Saya dan Adi lalu berkeliling, kawasan itu terbuka untuk umum sebagai tempat hiburan malam yang terdiri dari tempat karaoke, bar, hotel, dan rumah makan Jepang. Orang-orang Jepang begitu ramai, saya dan Adi pun mencoba bertanya pada salah seorang tukang rokok yang berjaga di depan karaoke.
“Mas, ini semua tamunya orang Jepang ya?”
“Iya Mbak. Disini orang Jepang semua. Kalau di Blok M yang di depan itu, untuk orang bule,” ungkap mas mas tersebut.
Mas itu memang sudah lama berjualan di Blok M Square. Dia juga membeberkan bahwa rata-rata karaoke disini sampai jam 1 malam, setelah lewat dari jam 1 pagi semua sudah bubar. Saya dan Adi memutuskan apapun yang terjadi, malam ini kami harus berhasil berdialog dengan salah seorang pekerja malam itu.
Saya dan Adi mencoba membunuh waktu dengan makan sate, kami pun berbincang-bincang dengan tukang sate. Ia juga membeberkan bahwa disana memang arena “lokalisasi’ tetapi rata-rata untuk para warga asing khususnya Jepang. Para pekerja bisa diajak berdialog setelah jam 1 malam.

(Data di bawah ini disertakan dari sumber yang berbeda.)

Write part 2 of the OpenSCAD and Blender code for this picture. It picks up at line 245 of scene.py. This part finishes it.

Saya dan Adi menunggu, siapa sangka tepat jam 1 berbondong-bondong ramai perempuan-perempuan itu keluar dari ruang kerjanya masing-masing. Saya dan Adi mencoba mendekati tiga orang perempuan yang baru keluar, namun sayang mereka menghindari kami. Pantang menyerah, saya dan Adi mencoba kembali ke tempat tukang sate yang mulai ramai dengan para pekerja seks. Adi mulai beraksi dengan merokok untuk mencairkan suasana di tengah para perempuan yang juga merokok itu. Datanglah dua orang perempuan mendekati tukang sate, saya mencoba meminta Adi untuk mendekati tukang sate dan minta bantuannya untuk memulai diskusi.

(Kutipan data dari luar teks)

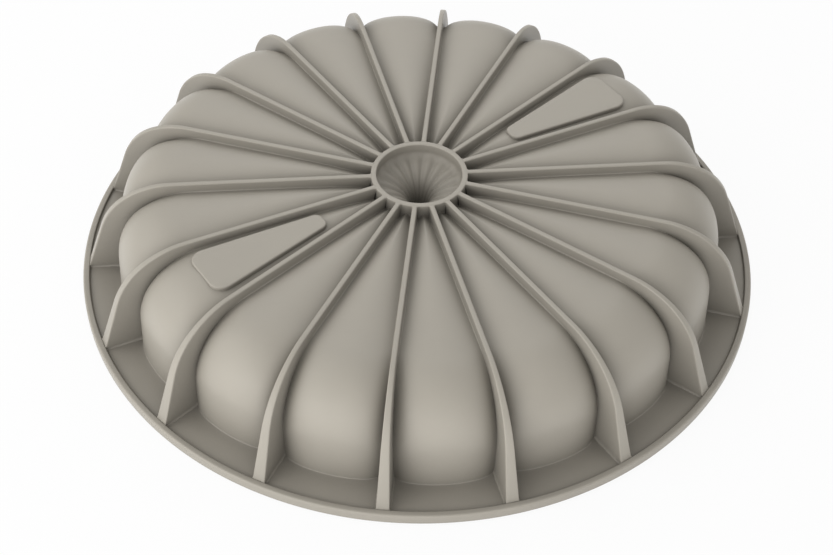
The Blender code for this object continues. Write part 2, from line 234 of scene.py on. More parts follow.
class SiliconeLook(bpy.types.PropertyGroup):
    """Finish of the silicone, and the painted shade that darkens its colour in recesses."""
    body: colour("Silicone", (0.335, 0.310, 0.265), "Warm grey of the moulding")
    # Painted shade: the colour is darkened in creases and recesses by the share of sky they see, to
    # this power.
    painted_shade_power: number("Recess power", 0.4, "Power of the sky's share that dims a recess")
    painted_shade_reach: length("Recess reach", 0.080, "How far off a wall still makes a recess")
    mottle: number("Mottle", 0.04, "Share by which the colour drifts")
    mottle_size: length("Mottle size", 0.012, "Size of the drifts of colour")
    grain_size: length("Grain size", 0.00035, "Size of the moulded grain")
    grain_depth: length("Grain depth", 0.000012, "Height of the moulded grain")
    roughness: number("Roughness", 0.50, "Mean roughness")
    roughness_drift: number("Roughness drift", 0.06, "Change of roughness over the surface")
    gloss: number("Gloss", 0.35, "Strength of the reflections, 0.5 for most plastics")


class StageLook(bpy.types.PropertyGroup):
    """Camera, lamps and floor."""
    camera: FloatVectorProperty(name="Camera", description="Place of the camera",
                                default=(0.0, -0.4424, 0.4422), size=3, subtype="XYZ",
                                unit="LENGTH")
    yaw: turn("Yaw", -0.034, "Camera's turn from +Y towards +X")
    pitch: turn("Pitch", -45.888, "Camera's tilt from level")
    roll: turn("Roll", 1.180, "Camera's roll")
    focal_pixels: number("Focal length", 1582.3, "Focal length in pixels of the picture")
    back_power: number("Back", 2.40, "Power of the soft lamp behind the mould, in watts")
    left_power: number("Left", 2.25, "Power of the soft lamp at the left, in watts")
    low_power: number("Low", 4.70, "Power of the low soft lamp at the front left, in watts")
    front_power: number("Front", 2.65, "Power of the low soft lamp in front, in watts")
    sky: number("Sky", 0.67, "Strength of the light from all round")
    glow: number("Glow", 0.70, "Strength of the light that a lit white table sends up")
    floor: colour("Floor", (0.80, 0.80, 0.80), "Colour of the floor")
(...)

Adi pun berhasil berbincang dengan Mbak Agis, salah seorang pekerja di karaoke Maimu. Mbak Agis ini ternyata bekerja di rumah karaoke Maimu. Saya dan Adi mengaku tengah menunggu salah seorang teman juga. Mbak Agis membeberkan memang kawasan ini untuk orang Jepang, dan bahkan ada bar yaitu ‘Jawa-Jawa’ yang hanya menerima tamu orang Jepang. Mbak Agis juga sempat menawarkan kepada Adi untuk datang besok karena ada sexy dancer.
Mbak Agis mengaku tinggal di Depok bersama ibunya. Ketika saya menanyakan soal keluarga, saat itulah saya merasa dia mulai merasa risih dan raut wajahnya berubah menjadi sedih. Sebelum bekerja di Maimu, dia mengaku sudah bekerja di tempat karaoke lain. Namun karena tempat kerjanya pindah, dia pun ditawarkan masuk ke Maimu saja. Mbak Agis pulang bersama temannya ke Depok, sementara banyak teman-temannya yang lain naik angkot.